The new king’s failure to be “careful to walk in the law of the Lord” (vs. 31) had immediate results for his kingdom as the Syrians gained much territory (vss. 32-33). Israel, without the protection of the Lord was subject to the geopolitics of the region, and not just to the Syrians. Scriptures don’t record this event, but the black obelisk of Shalmaneser records how Jehu was forced to pay tribute to the Assyrian king. One panel of the obelisk shows Jehu bowing before Shalmaneser with the caption, “The tribute of Jehu, son of Omri: I received from him silver, gold, a golden bowl, a golden vase with pointed bottom, golden tumblers, golden buckets, tin, a staff for a king, and javelins.” The Assyrian king had defeated Hazael of Syria, but soon Shalmaneser would be forced to deal with uprisings closer to home, freeing Hazael to turn his attention toward Israel. Jehu’s thorough regime change (see 10.11) left Israel unable to respond. The Lord could have protected Israel, but Jehu’s unfaithfulness had left him without his greatest protector.

Hazael’s Invasion of the eastern tribes.
Black Obelisk of Shalmaneser III
Panel of Shalmaneser III’s Black Obelisk showing Jehu bowing before the Assyrian king.

Jehoahaz and Jehoash (2Kings 13; 14.8-14) 

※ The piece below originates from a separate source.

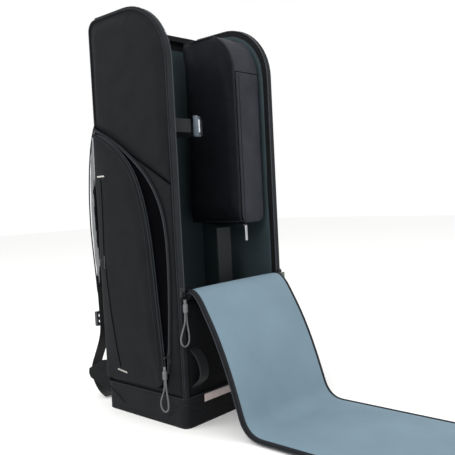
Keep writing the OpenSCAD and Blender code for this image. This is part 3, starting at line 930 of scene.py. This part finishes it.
class CASE_OT_back(bpy.types.Operator):
    """Adds the back panel, the two mesh back pads and the grab handle"""

    bl_idname = "case.back"
    bl_label = "Back panel and pads"

    def execute(self, context):
        mid, reach = 6.0, BACK_TOP_R - 6.0
        route = [(0, BACK_Y - mid, z) for z in range(4, int(TOP_Z - BACK_TOP_R), 15)]
        route += [(0, BACK_Y - BACK_TOP_R + reach * math.cos(math.radians(a)),
                   TOP_Z - BACK_TOP_R + reach * math.sin(math.radians(a))) for a in range(0, 91, 10)]
        route.append((0, 87.5, TOP_Z - mid))
        panel = loft("back_panel_padding", route, X, oblong(2 * INNER_X, 11.6, 2.0, 0.2, 10))
        crease(panel, 1.2, 80)
        done(panel, "case", "wall", "back_panel", slot="wall_fabric", fill=0.7)
        for part, rows in (("back_pad", (350, 400, 450, 500)), ("lumbar_pad", (168, 218))):
            low, high = span(part)
            w, r, y = high.x - 3, 20, (low.y + high.y) / 2
            upper, lower = high.z - 3 - r, low.z + 3 + r
            outline = rounded((w - r, upper, r), (r - w, upper, r), (r - w, lower, r), (w - r, lower, r))
            pad = plate(f"{part}_cushion", outline, FRONT, (0, y - 1, 0), 9, 3)

            def sewn(p, rows=rows, y=y, w=w):
                return p.y < y or abs(abs(p.x) - 26) < 3.5 or any(abs(p.z - row) < 3 for row in rows[1:-1])
            swell(pad, 5.5, 7.0, sewn, 0.0065)
            done(pad, "case", "mesh", part, slot="air_mesh", fill=0.7)
            edge = [(a, high.y - 5, b) for a, b in outline]
            done(bead(f"{part}_piping", edge, 1.8, closed=True), "case", "binding", slot="air_mesh")

        low, high = span("grab_handle")
        y, w, top = (low.y + high.y) / 2, high.x - 11, high.z
        grip = smooth_route([(-w, y, top - 2), (-w, y + 0.5, top - 20), (-w + 8, y + 1, low.z + 11),
                             (-w / 2, y + 1.5, low.z + 9), (0, y + 2, low.z + 8.5), (w / 2, y + 1.5, low.z + 9),
                             (w - 8, y + 1, low.z + 11), (w, y + 0.5, top - 20), (w, y, top - 2)], 6)
        roll = loft("grab_handle_webbing", grip, Y, oblong(7, 21, 2.5, 0.4))
        tacks = [bar_tack(f"handle_tack_{k}", (x - 9, high.y - 1, z), (x + 9, high.y - 1, z), (0, 0, 1), 2.4)
                 for k, (x, z) in enumerate(((-w, top - 6), (w, top - 6)))]
        done(roll, "grab_handle", "webbing", "grab_handle", slot="webbing")
        done(joined("grab_handle_tacks", *tacks), "grab_handle", "binding", slot="webbing")
        return {"FINISHED"}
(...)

Four descendants of Jehu would rule over Israel, but we’ll consider only the first two as we conclude this lesson. Jehoahaz (2Kings 13.1-9) continued in his father’s practice of following in the evil practices of Jeroboam, thus he was continually afflicted by Hazael of Syria (vss. 2-3). However, the Lord’s compassion and mercy were evident as Jehovah heard the king’s petition (vs. 4).

An unnamed “deliverer” is mentioned in vs. 5, and while Scripture does not identify this person, history would indicate the intervention of the new king of Assyria, Adad-nirari III. He “began to launch his campaigns to the west in 805 B.C., an event that resulted in the subjugation of Hazael and relief for Israel. Israel was forced to pay tribute to Adad-nirari III, along with Tyre, Sidon, Edom, and Philistia. But they were spared the crushing blow that the Assyrian delivered to Damascus. So wounded was Damascus that it gave Israel an opportunity to rebuild.” Israel was delivered, but Jehoahaz’s continued unfaithfulness left the kingdom severely weakened (vss. 6-7). 

Jehoash (2Kings 13.10-25) continued in the evil practices of his father Jehoahaz and grandfather Jehu, but the Lord continued to grant Israel relief from Aram. Assyria continued to assert its dominance in the region, keeping the forces of Aram occupied. During this time the prophet Elisha was about to die when Jehoash paid him a visit. This man of God conveyed to the king that God would grant him three victories over the Syrians, although he could have had more if he’d demonstrated greater faith in the Lord (vss. 14-25).